Por muito que procurei,
na Ilíada, sua única aparição, não pude ouvir dos lábios de
Homero sua descrição. Se houvesse encontrado teria ouvido: Quimera
é de linhagem divina e quem a avistasse de frente viria um leão, de
lado uma cabra e pelo fim uma serpente; botava fogo pela boca e foi
morta pelo formoso Belerofonte, filho de Glauco, tudo pressagiado
pelos deuses. Cabeça de leão, barriga de cabra e rabo de serpente.
Mas não é o que vejo na escultura de Arezzo, pois ali tem três
cabeças, de leão, de cabra e de cobra, assim não é o rabo da
serpente, mas o rabo é a cabeça da serpente.
Joyce no seu Ulisses
usa essa metáfora: “Máquina é seu grito, sua quimera, sua
panaceia”. E isso é o homem, nada mais, nada menos, o homem que
somos todos nós, que não é nem anjo nem demônio, este prodígio,
este monstro, esta quimera. Marx n'O Capital: “Faz um momento, o
cidadão, levado pela quimera racionalista e de sua embriaguez de
prosperidade, proclamava o dinheiro, como ilusão uma vacuidade”.

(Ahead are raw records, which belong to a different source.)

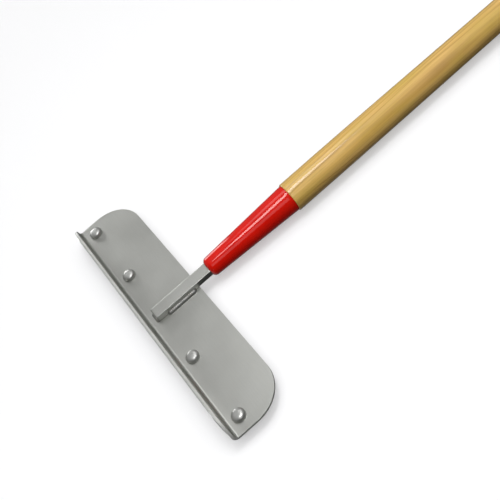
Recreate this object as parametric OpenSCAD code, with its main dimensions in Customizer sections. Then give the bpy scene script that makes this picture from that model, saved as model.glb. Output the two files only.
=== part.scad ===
// Algae scraper: a riveted steel scraping head welded to a flat bar shank,
// whose tang is driven into a turned hardwood handle inside a steel ferrule.
//
// Millimetres, +Z up. The tool lies on its back with the lip turned up.
// Origin: centre of the rivet row on the flat underside of the blade.
// +Y runs along the handle, away from the scraping edge. X is the head's width.

/* [Head plate] */
// Width of the head plate, end to end
head_w = 305; // [150:1:450]
// Depth of the head plate, from the lip's front face to the back edge
head_d = 59.5; // [50:0.5:90]
// Sheet thickness of the head plate
plate_t = 2.5; // [1.5:0.1:4]
// Height of the turned-up lip above the plate's top face
lip_h = 17.5; // [12:0.5:30]
// Radius of the plate's two back corners
back_corner_r = 34.5; // [5:0.5:40]
// Radius of the lip's two top corners
lip_corner_r = 20.5; // [4:0.5:24]
// Inside radius of the bend between plate and lip
bend_r = 3; // [1:0.5:5]

/* [Scraper blade] */
// Thickness of the replaceable blade strip
blade_t = 0.9; // [0.8:0.1:2.5]
// How far each blade end stops short of the plate's end
blade_inset = 8; // [0:0.5:8]
// How far the blade's edge stands above the lip
blade_proud = 0.5; // [0:0.1:4]
// Depth of the blade's flat leg behind the rivet row
leg_behind_rivets = 11; // [8:0.5:16]
// Radius of the blade's two top corners
blade_corner_r = 20; // [2:0.5:24]
// Radius of the two corners of the blade's flat leg
blade_leg_r = 6; // [2:0.5:6]

/* [Rivets] */
// Distance of the rivet row from the lip's front face
rivet_setback = 15.6; // [13:0.1:20]
// Distance of the outer rivets from the head's centre
rivet_outer_x = 137.5; // [100:0.5:138]
// Distance of the inner rivets from the head's centre
rivet_inner_x = 62; // [30:0.5:90]
// Diameter of a rivet's shank
rivet_d = 6; // [4:0.1:8]
// Diameter of a rivet's domed head
rivet_head_d = 13; // [11:0.5:16]
// Height of a rivet's domed head
rivet_head_h = 4.4; // [2:0.1:5.5]
// Diameter of the set tail, flush with the blade's underside
rivet_tail_d = 8.4; // [8.1:0.1:9.5]

/* [Shank] */
// Width of the flat bar
bar_w = 12.7; // [10:0.1:16]
// Thickness of the flat bar
bar_t = 6.35; // [5:0.05:8]
// Distance of the bar's front end ahead of the rivet row
bar_ahead = 3.8; // [0:0.1:6]
// Length of the tapered tang inside the handle
tang_l = 78; // [40:1:100]
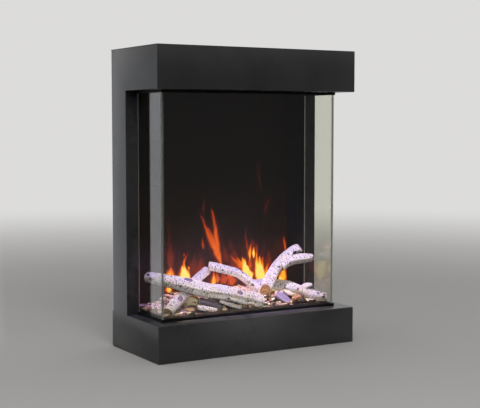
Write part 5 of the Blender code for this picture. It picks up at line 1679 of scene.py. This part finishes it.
@dataclass
class MediaBed:
    """The heap under the logs, and the loose bark chips that cover it."""

    front: float = -0.0712
    rear: float = 0.0892
    half: float = 0.2192
    narrowing: float = 0.012
    narrow_from: float = 0.041
    underside: float = 0.0658
    level: float = 0.0943
    heap: float = 0.0225
    front_slope: Pair = (-0.062, 0.030)
    left_slope: Pair = (-0.178, 0.060)
    right_slope: Pair = (0.206, 0.070)
    ripple: float = 0.011
    ripple_depth: float = 0.0014
    grit_cell: float = 0.006
    grit_depth: float = 0.0012
    cell: float = 0.0025
    heap_tone: float = 0.06
    heap_mottle: float = 0.12
    mottle_cell: float = 0.009
    chip_pitch: float = 0.0084
    row_share: float = 0.82
    front_inset: float = 0.004
    rear_inset: float = 0.003
    flake_share: float = 0.7
    flake_gap: float = 0.002
    chip_sides: int = 8
    chip_lengths: Pair = (0.0050, 0.0135)
    chip_widths: Pair = (0.32, 0.62)
    chip_depths: Pair = (0.0009, 0.0026)
    chip_tones: Pair = (1.5, 1.0)
    tone_spread: float = 0.10
    outline_reach: Pair = (0.72, 1.12)
    top_share: float = 0.84
    top_heights: Pair = (0.6, 1.3)
    low_depths: Pair = (0.4, 1.0)
    crown: float = 1.25
    bow: float = 9.0
    bedding: float = 0.7
    loose: float = 0.0022
    lean_rise: float = 0.75
    twig_share: float = 0.09
    twig_lengths: Pair = (0.012, 0.020)
    twig_width: float = 0.0016
    tilts: Pair = (0.24, 0.20)
    heap_crease: float = 60.0
    chip_crease: float = 30.0
    edge_gap: float = 0.0004
    clearance: float = 0.0015
    view_steps: Triple = (0.0, 0.006, 0.012)
    seed: int = 5
    viewed_from: Pair = (-0.505, -0.863)
    flakes: tuple[Flake, ...] = FLAKES

    def half_width(self, back: np.ndarray) -> np.ndarray:
        """Half the bed's width at a distance back."""
        share = np.clip((back - self.narrow_from) / (self.rear - self.narrow_from), 0, 1)
        return self.half - self.narrowing * share

    def height(self, across: np.ndarray, back: np.ndarray) -> np.ndarray:
        """The bed's level: a heap eased up from the front and both ends, with ripples and fine noise.

        Args:
            across: places across.
            back: places back.

        Returns:
            The height at each.
        """
        heap = ease((back - self.front_slope[0]) / self.front_slope[1])
        heap = heap * ease((across - self.left_slope[0]) / self.left_slope[1])
        heap = heap * ease((self.right_slope[0] - across) / self.right_slope[1])
        wide, deep = across / self.ripple, back / self.ripple
        ripple = np.sin(wide + 2 * np.sin(deep)) * np.cos(1.7 * deep + np.sin(0.6 * wide))
        grit = lattice_noise(joined(across, back, 0.0), self.grit_cell, self.seed)
        return self.level + self.heap * heap + self.ripple_depth * ripple + self.grit_depth * grit

    def build(self, rack: FinishRack, clear: list[tuple[np.ndarray, np.ndarray]]) -> None:
        """Makes the heap and its chips.

        Args:
            rack: the finishes.
            clear: points and radii along each small piece, which the chips keep clear of.
        """
        rack.dress(self.mound().piece("media_bed_heap", self.heap_crease), Slot.CHIPS, "media_bed")
        rack.dress(self.chips(clear).piece("media_bed_chips", self.chip_crease), Slot.CHIPS)

    def mound(self) -> Surface:
        """The heap, with a grid at the bed's level for its top.

        Returns:
            The closed surface, with "tone" and "unrolled".
        """
        columns = int(2 * self.half / self.cell)
        rows = int((self.rear - self.front) / self.cell)
        back, share = np.meshgrid(
            np.linspace(self.front, self.rear, rows), np.linspace(-1, 1, columns), indexing="ij")
        across = share * self.half_width(back)
        grid = joined(across, back, self.height(across, back))
        mottle = self.heap_mottle * lattice_noise(grid, self.mottle_cell, self.seed + 4)
        tone = np.clip(self.heap_tone + mottle, 0, 1)
        return skirted(grid, 2, self.underside, {"tone": tone, "unrolled": grid[..., (1, 2, 0)]})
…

Ou Cervantes no Quixote: “Y el portero infernal de los tres
rostros, com otras mil quimeras y mil monstros, lleven el doloroso
contrapunto; que outra pompa mejor no me parece que la merece un
amador difunto.” ou ainda: “... caballeros andantes parecen
quimeras, necedades y desatinos...”, “...grandes quimeras de
nonadas...”, então a coisa via de regra fica séria e Foucault
afunda o pé na lama em Ordem do discurso: “... para se cair não
importa quê discurso, não digo no erro, mas sim na quimera, no
sonho, na pura e simples monstruosidade...”, mas Kant quer que
economizemos esforços, botando franqueza em nossas tarefas,
simplesmente deixando de persegui-las.
Mas aqui na solidão de
mim, uma mão me toca o ombro e sussurra “sei que não é verdade,
sei que são as quimeras da noite, mas não te movas”. Confesso que
me envergonhei ao reconhecer o terror, o espanto que ela me inspirou,
de intensidade e insensatez tamanhas, que me pareceu real, por não
me ser dado o dom de tal coisa conceber. Ainda agora o tritinar de
grilos silencia um segundo antes do pio da coruja, o silêncio e a
loucura de todo pensamento sobre o grande problema das condições
sociais, não é impossível que o homem, o indivíduo, em certas
circunstancias insólitas e sumamente fortuitas possa ser feliz,
pequena,e essa pequena felicidade refutaria o dogma de que na
natureza humana se oculta princípio antagônico dela, porque a
miséria humana nasce da violação de umas poucas e simples leis de
humanidade, que possuímos, sim elementos de contentamento que se
possa aproveitar, ninguém em seu juízo perfeito pode duvidar.
Penso que acabamos por
nos entendermos, ele me diz, mas se em busca de quimeras afugento as
minhas lhe digo e faço sem a ajuda do nobre fidalgo, com sua pena de
galo no chapéu. Levanto a cabeça e posso erguer o braço e
elevá-la, acima de mim, afinal ela foi cortada por Perseu, ou
levá-la como uma baguete, debaixo do braço. Sempre, o afã, é
quimérico, ele me diz, aparecem e desaparecem num piscar de olhos.
Saúde a aquele que não
lhe agrada sentar-se junto de Sócrates e falar com ele, a quem não
condena a arte das musas e não olha desde acima com desprezo o mais
elevado da tragédia! Pois é vã necedade gastar ciúmes ociosos a
discursos vazios e quimeras abstratas. Aristófanes.